>> START DATA LINES
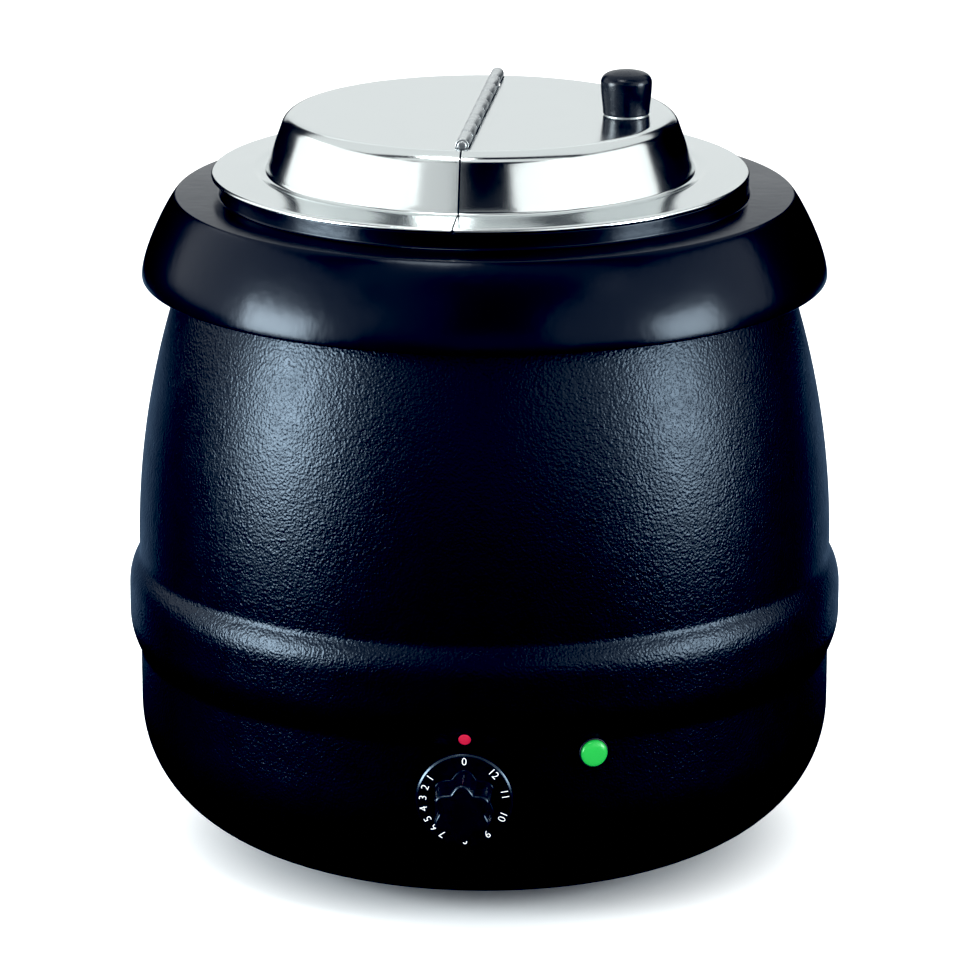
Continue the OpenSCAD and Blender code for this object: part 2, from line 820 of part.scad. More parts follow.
module lid_half(side) {
    difference() {
        rotate_extrude() polygon(concat(lid_path, reversed(beside(lid_path, lid_t))));
        translate([side > 0 ? -lid_d : -lid_seam / 2, -lid_d, lid_foot_z - 20])
            cube([lid_d + lid_seam / 2, 2 * lid_d, 60]);
        translate([-barrel_clear, -barrel_len / 2 - barrel_end_gap, leaf_z - 0.4])
            cube([2 * barrel_clear, barrel_len + 2 * barrel_end_gap, 10]);
    }
}

module lid_left_half() {
    color([0.8, 0.82, 0.82]) on_lid() lid_half(-1);
}

module lid_right_half() {
    color([0.8, 0.82, 0.82]) on_lid() difference() {
        lid_half(1);
        translate([knob_x, 0, lid_top - 5]) cylinder(h = 10, r = m4_hole_r);
    }
}

// One leaf of the hinge. side is -1 for the left leaf, which has the odd knuckles
module hinge_leaf(side) {
    pitch = barrel_len / knuckles;
    first = side < 0 ? 0 : 1;
    difference() {
        union() {
            translate([side < 0 ? -leaf_w : barrel_clear, -leaf_half_len, leaf_z])
                cube([leaf_w - barrel_clear, 2 * leaf_half_len, leaf_t]);
            for (i = [first:2:knuckles - 1]) {
                y0 = -barrel_len / 2 + i * pitch + knuckle_gap / 2;
                y1 = y0 + pitch - knuckle_gap;
                tab0 = max(y0, -leaf_half_len);
                tab1 = min(y1, leaf_half_len);
                translate([0, y0, hinge_z]) rotate([-90, 0, 0]) cylinder(h = y1 - y0, r = barrel_r);
                translate([side < 0 ? -barrel_clear - 0.5 : 0, tab0, leaf_z])
                    cube([barrel_clear + 0.5, tab1 - tab0, leaf_t]);
            }
        }
        translate([0, -barrel_len, hinge_z]) rotate([-90, 0, 0])
            cylinder(h = 2 * barrel_len, r = pin_bore_r);
    }
}

module hinge_leaf_left() {
    color([0.75, 0.76, 0.76]) on_lid() hinge_leaf(-1);
}

module hinge_leaf_right() {
    color([0.75, 0.76, 0.76]) on_lid() hinge_leaf(1);
}

module hinge_pin() {
    color([0.7, 0.7, 0.7]) on_lid() translate([0, 0, hinge_z]) rotate([-90, 0, 0]) {
        translate([0, 0, -barrel_len / 2 - 0.2]) cylinder(h = barrel_len + 0.4, r = pin_r);
        for (z = [-barrel_len / 2 - 0.8, barrel_len / 2])
            translate([0, 0, z]) cylinder(h = 0.8, r = 2.1);
    }
}

module knob_washer() {
    color([0.8, 0.8, 0.8]) on_lid() translate([knob_x, 0, lid_top]) difference() {
        cylinder(h = knob_washer_t, r = knob_washer_r);
        translate([0, 0, -past]) cylinder(h = knob_washer_t + 2 * past, r = m4_hole_r);
    }
}

module lid_knob() {
    color([0.05, 0.06, 0.08]) on_lid() translate([knob_x, 0, lid_top + knob_washer_t]) difference() {
        rotate_extrude() polygon(concat(
            [[0, 0], [knob_base_r - 0.6, 0]],
            bezier([knob_base_r, 0.6], [knob_base_r + 0.6, 5], [knob_top_r, 10], [knob_top_r, 14.4], 8),
            bow(knob_top_r - 6.5, 14.4, 6.5, knob_h - 15.4, 2, 8, 84, 8),
            [[0, knob_h]]
        ));
        translate([0, 0, -past]) cylinder(h = 14 + past, r = m4_r + tap_play);
    }
}

module knob_screw() {
    color("silver") on_lid() translate([knob_x, 0, lid_top - lid_t]) {
        translate([0, 0, -m4_head_h]) cylinder(h = m4_head_h, r = m4_head_r);
        translate([0, 0, -0.5]) cylinder(h = 14.5, r = m4_r);
    }
}

outer_shell();
base_plate();
rubber_feet();
foot_screws();
foot_nuts();
collar();
collar_screws();
water_pan();
pan_gasket();
insulation_blanket();
heating_element();
element_clamp();
clamp_nut();
heat_shield();
shield_nut();
thermal_cutout();
thermostat_body();
thermostat_screws();
thermostat_bulb();
capillary_tube();
terminal_block();
terminal_screws();
earth_screw();
earth_nut();
cord_gland();
gland_nut();
lamp_bezel();
lamp_lens();
lamp_nut();
thermostat_leads();
heater_leads();
lamp_leads();
soup_pot();
lid_left_half();
hinge_leaf_left();
hinge_pin();
lid_right_half();
hinge_leaf_right();
knob_washer();
lid_knob();
knob_screw();
dial_spindle();
dial_knob();
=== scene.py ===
"""Looks for the soup kettle: finished meshes, materials, studio and camera.

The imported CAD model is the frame. Lengths here are in millimetres, as on a drawing,
and are turned into metres where a mesh is made. The kettle stands on z = 0 with its
dial facing -Y.
"""

import json
import math

import bmesh
import bpy
from mathutils import Matrix, Vector


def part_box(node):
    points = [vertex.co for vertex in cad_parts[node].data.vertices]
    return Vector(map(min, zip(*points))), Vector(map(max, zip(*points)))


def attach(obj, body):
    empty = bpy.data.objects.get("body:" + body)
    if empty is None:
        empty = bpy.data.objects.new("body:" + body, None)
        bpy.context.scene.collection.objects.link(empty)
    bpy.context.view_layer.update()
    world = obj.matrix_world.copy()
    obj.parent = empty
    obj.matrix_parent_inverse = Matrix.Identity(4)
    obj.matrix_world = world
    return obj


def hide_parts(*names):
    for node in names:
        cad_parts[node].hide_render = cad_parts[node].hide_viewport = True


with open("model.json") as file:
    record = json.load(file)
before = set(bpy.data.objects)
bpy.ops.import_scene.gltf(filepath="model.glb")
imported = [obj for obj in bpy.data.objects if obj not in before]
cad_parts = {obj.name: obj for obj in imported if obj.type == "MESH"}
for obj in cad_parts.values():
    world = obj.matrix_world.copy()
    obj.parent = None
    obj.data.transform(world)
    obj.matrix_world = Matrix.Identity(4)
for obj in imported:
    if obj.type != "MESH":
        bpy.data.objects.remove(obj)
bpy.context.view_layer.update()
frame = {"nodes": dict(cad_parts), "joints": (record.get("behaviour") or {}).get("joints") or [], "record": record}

MM = 0.001
STEPS = 256
SHARP = math.radians(32)


# ---- sizes, from the frame ----

def node_box(node):
    """A node's lowest and highest corners, in millimetres."""
    low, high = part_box(node)
    return [v / MM for v in low], [v / MM for v in high]


def joint(name):
    return next(j for j in frame["joints"] if j["name"] == name)


shell_low, shell_high = node_box("outer_shell")
collar_low, collar_high = node_box("collar")
pot_low, pot_high = node_box("soup_pot")
dial_low, dial_high = node_box("dial_knob")
gland_low, gland_high = node_box("cord_gland")

BAND_RISE = 5.0
WALL_R = shell_high[0] - BAND_RISE
SHELL_TOP = shell_high[2]
SHELL_MOUTH_R = 131.0
SHELL_FOOT_R = 78.0
FOOT_H = shell_low[2]
FOOT_CIRCLE_R = 85.3
SHEET = 1.0
COLLAR_R = collar_high[0]
COLLAR_SKIRT_Z = collar_low[2]
COLLAR_TOP = COLLAR_SKIRT_Z + 39.7
COLLAR_WALL = 3.0
BEAD_TOP = collar_high[2]
BEAD_R = 126.2
BEAD_EDGE = 1.2
POT_RIM_R = pot_high[0]
POT_TOP = pot_high[2]
POT_FLOOR = pot_low[2]
POT_FLAT_R = 95.0
POT_CORNER = 25.0
POT_SHEET = 0.8
POT_BEND_R = 121.2

HINGE_Z = joint("lid_fold")["pos_m"][2] / MM
fold_axis = joint("lid_fold")["axis"]
LID_TURN = math.atan2(fold_axis[0], -fold_axis[1])
LID_SHIFT = joint("lid_fold")["pos_m"][0] / MM
BARREL_R = 3.1
BARREL_LEN = 170.0
BARREL_BORE = 1.55
PIN_R = 1.5
PIN_HEAD_R = 2.1
PIN_HEAD_T = 0.8
KNUCKLES = 9
LEAF_HALF = 80.0
LEAF_REACH = 14.0
LID_TOP = HINGE_Z - BARREL_R + 1.6
LID_SHEET = 0.8
LID_R = 128.3
FLANGE_Z = POT_TOP + 0.3 + LID_SHEET
EDGE_R = 1.6
KNOB_X = 69.5
KNOB_H = 20.9
KNOB_R = 12.15
KNOB_CROWN = 5.2
WASHER_T = 0.5
WASHER_R = 10.6
WASHER_BORE = 2.2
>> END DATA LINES
#### [GIVEN INSTRUCTION]
Above are the lines; repeat exactly the ones from the line containing "outer_shell();" down to the line containing "imported = [obj", both inclusive.

#### [EXERCISE SOLUTION]
outer_shell();
base_plate();
rubber_feet();
foot_screws();
foot_nuts();
collar();
collar_screws();
water_pan();
pan_gasket();
insulation_blanket();
heating_element();
element_clamp();
clamp_nut();
heat_shield();
shield_nut();
thermal_cutout();
thermostat_body();
thermostat_screws();
thermostat_bulb();
capillary_tube();
terminal_block();
terminal_screws();
earth_screw();
earth_nut();
cord_gland();
gland_nut();
lamp_bezel();
lamp_lens();
lamp_nut();
thermostat_leads();
heater_leads();
lamp_leads();
soup_pot();
lid_left_half();
hinge_leaf_left();
hinge_pin();
lid_right_half();
hinge_leaf_right();
knob_washer();
lid_knob();
knob_screw();
dial_spindle();
dial_knob();
=== scene.py ===
"""Looks for the soup kettle: finished meshes, materials, studio and camera.

The imported CAD model is the frame. Lengths here are in millimetres, as on a drawing,
and are turned into metres where a mesh is made. The kettle stands on z = 0 with its
dial facing -Y.
"""

import json
import math

import bmesh
import bpy
from mathutils import Matrix, Vector


def part_box(node):
    points = [vertex.co for vertex in cad_parts[node].data.vertices]
    return Vector(map(min, zip(*points))), Vector(map(max, zip(*points)))


def attach(obj, body):
    empty = bpy.data.objects.get("body:" + body)
    if empty is None:
        empty = bpy.data.objects.new("body:" + body, None)
        bpy.context.scene.collection.objects.link(empty)
    bpy.context.view_layer.update()
    world = obj.matrix_world.copy()
    obj.parent = empty
    obj.matrix_parent_inverse = Matrix.Identity(4)
    obj.matrix_world = world
    return obj


def hide_parts(*names):
    for node in names:
        cad_parts[node].hide_render = cad_parts[node].hide_viewport = True


with open("model.json") as file:
    record = json.load(file)
before = set(bpy.data.objects)
bpy.ops.import_scene.gltf(filepath="model.glb")
imported = [obj for obj in bpy.data.objects if obj not in before]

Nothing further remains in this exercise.